В связи с последним не кажется удивительным то, что уже сегодня, по прямому наущению властей в официальной казахстанской науке по существу раздаются призывы надеть на неофициальных обществоведов своего рода отличительные желтые нагрудные значки или нарукавные повязки, чтобы можно было на расстоянии видеть “врагов народа”. В свете сказанного вышеприведенные определения состояния и сущности казахстанской общественной науки могут показаться даже излишне мягкими и дипломатичными…



P. S.


Респектабельные официальные научные господа, естественно, не только будут возмущены излишне популярными рассуждениями на научные темы, но и могут попытаться представить их как нечто ничего в научном отношении не значащее, точнее, ничего не значащее для определения состояния официальных общественных наук. В этой связи представляется уместным заявить, что главной бедой для всей официозной общественной мысли, в том числе и научной, является ее де-философизация. Но давно известно, что тот кто игнорирует философию, того игнорирует жизнь.

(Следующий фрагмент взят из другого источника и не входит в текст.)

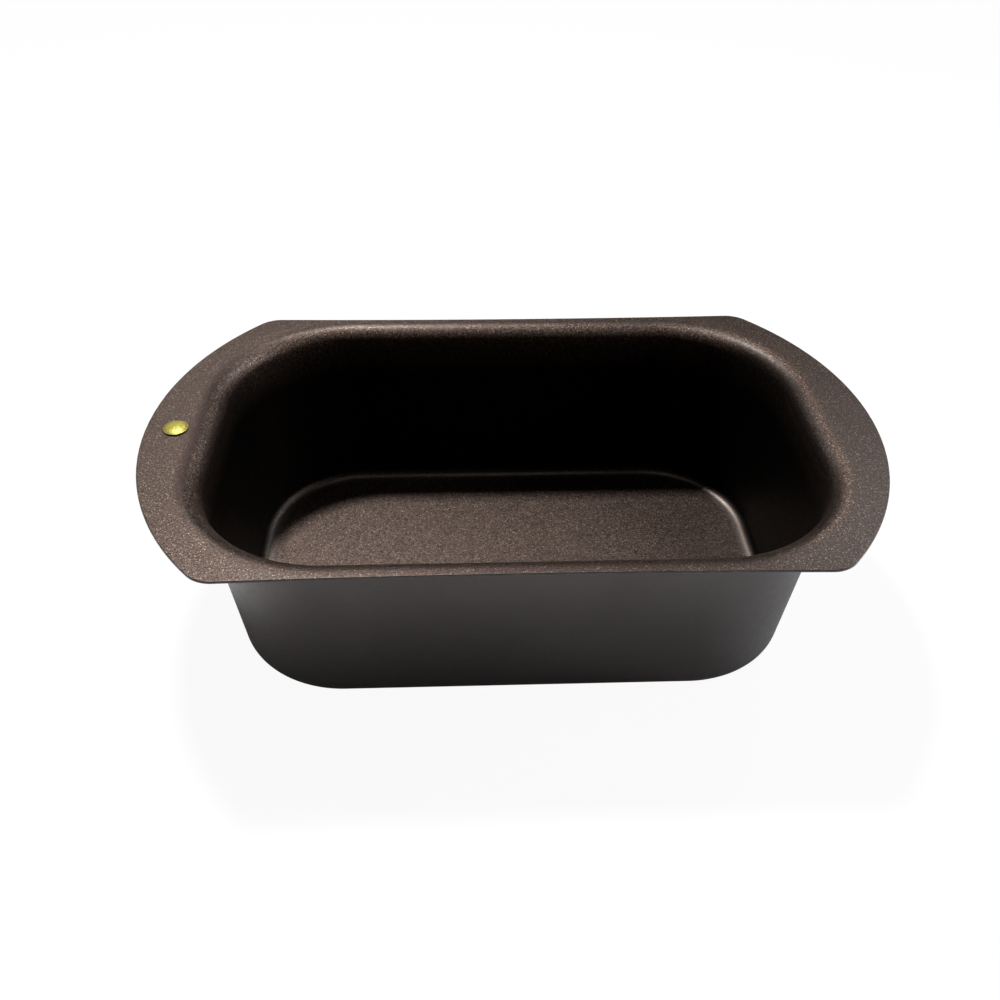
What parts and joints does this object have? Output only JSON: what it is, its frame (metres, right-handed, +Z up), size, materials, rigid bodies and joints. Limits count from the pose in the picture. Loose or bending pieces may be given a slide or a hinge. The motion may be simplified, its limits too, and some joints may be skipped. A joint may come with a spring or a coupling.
{
  "type": "loaf pan",
  "caption": "Deep rounded loaf pan pressed from coated sheet, with a flat wing-shaped handle at each end and a small domed brass button on one wing.",
  "frame": {"origin": "middle of the flat bottom, on the surface that the pan stands on", "axes": "+X along the length towards the wing without the button, +Y across the width, +Z up"},
  "size_m": [0.27, 0.1606, 0.0749],
  "materials": {
    "coated_steel": "satin brown-black non-stick coat with fine light metallic flecks, smoother on the outside",
    "cap_brass": "bright, lightly dimpled",
    "rivet_brass": "satin, slightly dulled"
  },
  "bodies": {
    "root": {"pan_shell": "coated_steel", "badge_cap": "cap_brass", "badge_rivet": "rivet_brass", "badge_washer": "rivet_brass"}
  },
  "joints": []
}
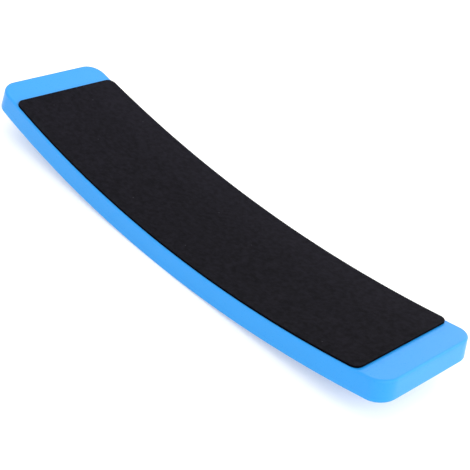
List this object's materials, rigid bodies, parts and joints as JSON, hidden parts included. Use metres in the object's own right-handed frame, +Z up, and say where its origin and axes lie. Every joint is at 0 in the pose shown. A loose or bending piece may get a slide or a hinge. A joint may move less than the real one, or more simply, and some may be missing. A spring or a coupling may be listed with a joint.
{
  "type": "spin board",
  "caption": "Curved plastic rocker plank with a thin foam pad along its top, for practising turns on one foot.",
  "frame": {"origin": "on the floor under the middle of the board, at the middle of the underside's level strip", "axes": "+X along the board, +Y across it, +Z up"},
  "size_m": [0.2862, 0.072, 0.0273],
  "materials": {
    "board_plastic": "satin",
    "adhesive": "satin",
    "foam": "matte"
  },
  "bodies": {
    "root": {"board": "board_plastic", "adhesive_film": "adhesive", "foam_pad": "foam"}
  },
  "joints": []
}
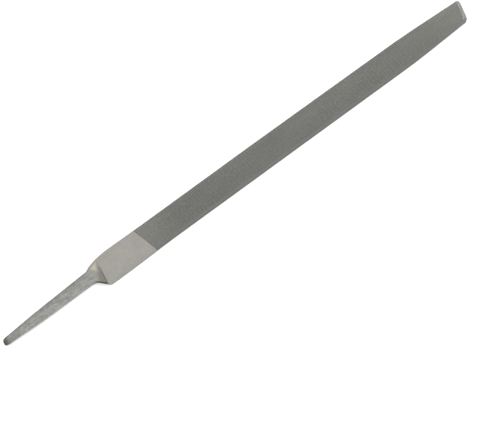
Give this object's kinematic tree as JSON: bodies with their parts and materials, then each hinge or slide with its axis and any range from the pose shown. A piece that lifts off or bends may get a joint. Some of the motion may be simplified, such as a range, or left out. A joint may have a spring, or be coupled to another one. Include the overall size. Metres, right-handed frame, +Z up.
{
  "type": "flat file",
  "caption": "Slim double-cut flat file for metal: bare tapered tang, sloped shoulders, smooth ground heel, and a toothed body that narrows to a blunt point.",
  "frame": {"origin": "on the resting plane, under the middle of the whole file from tang tip to point", "axes": "+X along the length towards the point, +Y across the width, +Z up through the thickness"},
  "size_m": [0.2572, 0.0138, 0.004],
  "materials": {
    "forged_steel": "forged and tumbled, dull grey with scale marks",
    "ground_steel": "fine ground satin",
    "cut_steel": "chisel-cut teeth, dark satin"
  },
  "bodies": {
    "root": {"tang": "forged_steel", "heel": "ground_steel", "cut_body": "cut_steel"}
  },
  "joints": []
}
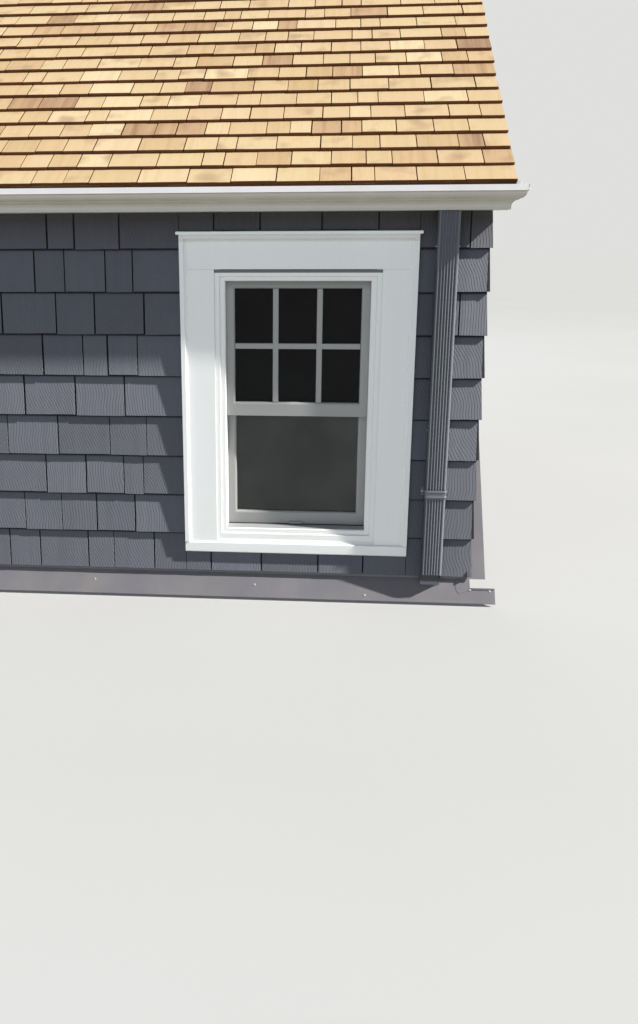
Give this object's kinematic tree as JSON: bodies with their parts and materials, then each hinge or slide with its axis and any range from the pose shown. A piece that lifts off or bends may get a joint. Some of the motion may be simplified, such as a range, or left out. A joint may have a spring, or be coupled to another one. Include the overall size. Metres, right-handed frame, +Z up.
{
  "type": "dormer window",
  "caption": "Shed dormer with a cedar-shingled roof, painted shingle walls, white-cased double-hung windows, gutter and fluted downspouts.",
  "frame": {"origin": "on the roof slope that the dormer stands on, below the outer face of the front sheathing, halfway along the front", "axes": "+Z up, +X along the front to the right of someone facing it, +Y into the building"},
  "size_m": [3.882, 2.9001, 3.6068],
  "materials": {
    "framing": "matt sawn softwood",
    "sheathing": "matt boards",
    "painted_shingles": "matt charcoal paint on wood",
    "cedar_shingles": "bare new cedar",
    "white_trim": "satin white paint",
    "window_frame": "satin white paint",
    "sash": "satin grey paint",
    "glazing": "clear",
    "gutter_metal": "satin white coating",
    "spout_metal": "satin grey coating",
    "flashing_metal": "matt grey coating",
    "lock_metal": "satin"
  },
  "bodies": {
    "root": {"front_sole": "framing", "cheek_soles": "framing", "front_studs": "framing", "window_headers": "framing", "front_top_plate": "framing", "cheek_studs": "framing", "cheek_top_plates": "framing", "rafters": "framing", "back_ledger": "framing", "front_sheathing": "sheathing", "cheek_sheathing": "sheathing", "roof_deck": "sheathing", "front_shingles": "painted_shingles", "right_cheek_shingles": "painted_shingles", "left_cheek_shingles": "painted_shingles", "roof_shingles": "cedar_shingles", "starter_course": "cedar_shingles", "fascia": "white_trim", "rake_boards": "white_trim", "gutter": "gutter_metal", "gutter_ends": "gutter_metal", "downspouts": "spout_metal", "downspout_fronts": "spout_metal", "downspout_lips": "spout_metal", "downspout_straps": "spout_metal", "drop_outlets": "gutter_metal", "apron_flashing": "flashing_metal", "step_flashing": "flashing_metal", "top_flashing": "flashing_metal", "window_frames": "window_frame", "window_casings": "white_trim", "back_bands": "white_trim", "head_caps": "white_trim", "window_sills": "white_trim", "upper_sashes": "sash", "lower_sashes": "sash", "upper_glass": "glazing", "lower_glass": "glazing", "sash_locks": "lock_metal"}
  },
  "joints": []
}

Но как отдельный человек, так и общественное образование не могут жить без философии, даже если они ее отрицают. При этом их философией является отрицание философии. Этот процесс естественным образом, как правило вырождается в появление примитивной философии, а точнее, в примитивное философствование. Как раз это мы и наблюдаем в официальной общественной среде, когда высшая власть пытается представить себя не только величайшим экономистом и политиком, но и высшим духовным отцом. При этом ей вовсе невдомек, что местечковая закваска ее сознания и дальнейшие партийно-номенклатурные и автократические деформации этого сознания противоречат самой сути процесса формирования глубокого философского мышления. Но как бы там ни было, с подачи высшей казахстанской власти и с услужливого “научного” обеспечения этого соответствующими обществоведами, в сегодняшнем Казахстане имеет место агрессивная попытка утверждения субъективно-идеалистического мировоззрения, доходящего до солипсизма, когда взгляды только одного лица признаются в качестве всеобщей и всеблагой истины. При этом главной методологией утверждения этого мировоззрения является эклектика в самых примитивных и грубых ее формах, по сравнению с которыми термины метафизика и антидиалектика кажутся слишком высокими. И эта политико-мировоззренческая мешанина имеет своим агрессивно-тупым результатом этнический фетишизм. Но уже сегодня предпринимаются серьезные попытки трансформировать последнее в этническо-клерикальный фетишизм. Косвенные подтверждения тому лежат в политике – в майских кадровых перестановках на властном Олимпе, когда тех же Алтынбека Сарсенбаева или Мухтара Кул-Мухаммеда можно уже сегодня поставить на должность главного муфтия страны, а Дербисалиева – за его уже проявленное рвение на его нынешнем посту можно назначать хоть министром, — так называемой (и властью понимаемой), — культуры, информации и общественного согласия; хоть секретарем Совета, — так называемой и соответственно понимаемой, — безопасности. Как бы там ни было, в казахстанском официальном сознании, в том числе и научном идет процесс, сходный с процессом талибанизации афганского сознания, сходный по своему существу в том, что происходит движение вспять. Внешние различия при этом представляются вовсе несущественными.



Вот этот процесс талибанизации по-казахски общественного сознания, который организуется властями с помощью угодных им не только СМИ, но и соответствующих обществоведов, я и называю политическим и научным кретинизмом. Согласен, что это может по своей форме выглядеть грубо. Однако при этом твердо уверен в том, что по своему существу это выражение является выражением правильного диагноза, по крайней мере состояния казахстанских официальных общественных наук.